Para construir o futuro, a esquerda brasileira precisa se livrar do saudosismo atávico da guerra fria e do nacionalismo terceiro-mundista do século passado, do estatismo e voluntarismo e da sua contraparte, o populismo. Terá que estudar e entender as grandes mudanças tecnológicas e geopolíticas da globalização e assumir com coerência os valores democráticos e civilizatórios. Deve combinar a defesa dos direitos humanos e do respeito à diversidade do liberalismo com políticas e projetos estruturadores de mudanças da sociedade, para além do assistencialismo. Para isso, vai precisar de um Estado eficiente e competente, e terá que apostar numa reforma profunda desse Estado, que está totalmente apropriado pelas corporações, por interesses das oligarquias e dos estamentos burocráticos e pelos lobbies econômicos. É pedir demais.

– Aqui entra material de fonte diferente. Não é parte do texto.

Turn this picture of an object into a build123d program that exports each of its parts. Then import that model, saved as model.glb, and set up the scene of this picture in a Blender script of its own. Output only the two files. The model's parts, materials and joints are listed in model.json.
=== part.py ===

Parabéns pelo artigo. De uma lucidez que nos faz crer que ainda é possível chegarmos a um denominador próximo ao comum, se não a ele.

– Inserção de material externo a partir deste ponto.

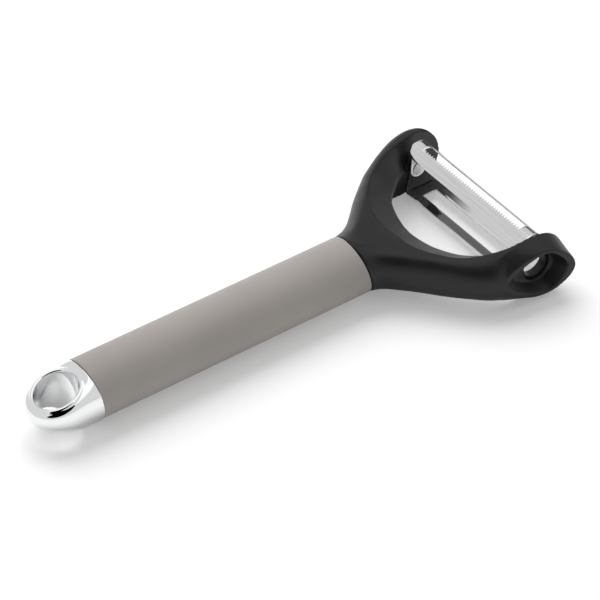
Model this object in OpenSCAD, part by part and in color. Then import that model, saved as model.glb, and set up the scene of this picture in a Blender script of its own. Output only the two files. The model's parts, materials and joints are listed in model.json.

Texto importante, realista, contemporâneo e audaz, diante de uma certa hegemonia do pensamento de esquerda em vigor e senil. Faz tempo que defino essa mesma esquerda como caricata, clichê.

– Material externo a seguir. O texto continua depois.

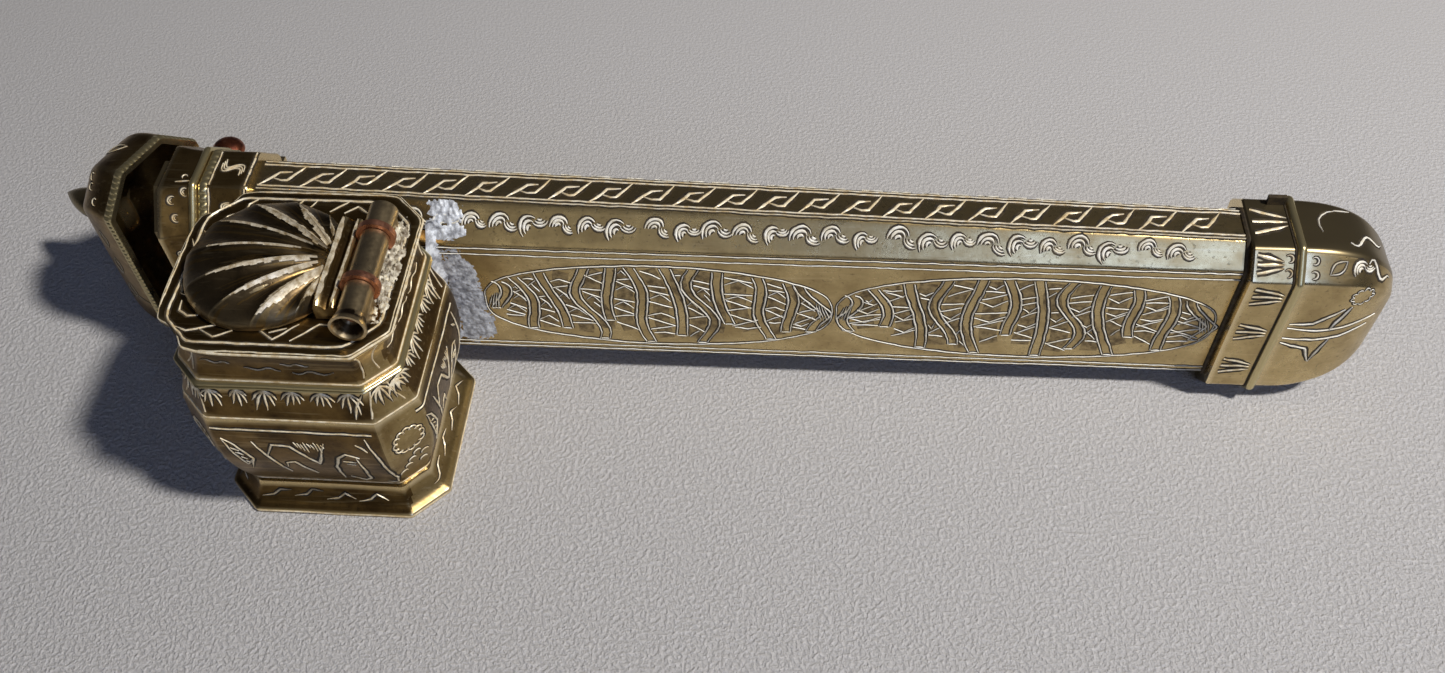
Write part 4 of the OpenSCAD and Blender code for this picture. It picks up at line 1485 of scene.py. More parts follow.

“Doença senil do esquerdismo” é uma boa para rotular políticas que partes da chamada “esquerda” ainda defendem. Que nos perdoem os velhinhos, pois só alguns dos velhinhos ainda defenderam ou continuam defendendo teses assim por nostalgia, enquanto os jovens que defendem ideias desse tipo só o fazem por pura ignorância, ainda que imaginem que o façam por generosidade.
Um artigo consistente e corajoso. Parabéns.
Parabéns, Sérgio. Artigo lúcido. Talvez coubesse menção, em algum momento, ao meio ambiente.
Ótimo artigo. Mas a pergunta que não quer calar: Como efetivar essas mudanças profundas nas ações do Estado, com um Parlamento conservador, oligárquico e fisiológico, dentro de um modelo político que estrangula o Executivo e ameaça o Judiciário ? Reforma política JÁ.
Perfeito, elegante… Um artigo forte e esclarecedor. Parabéns.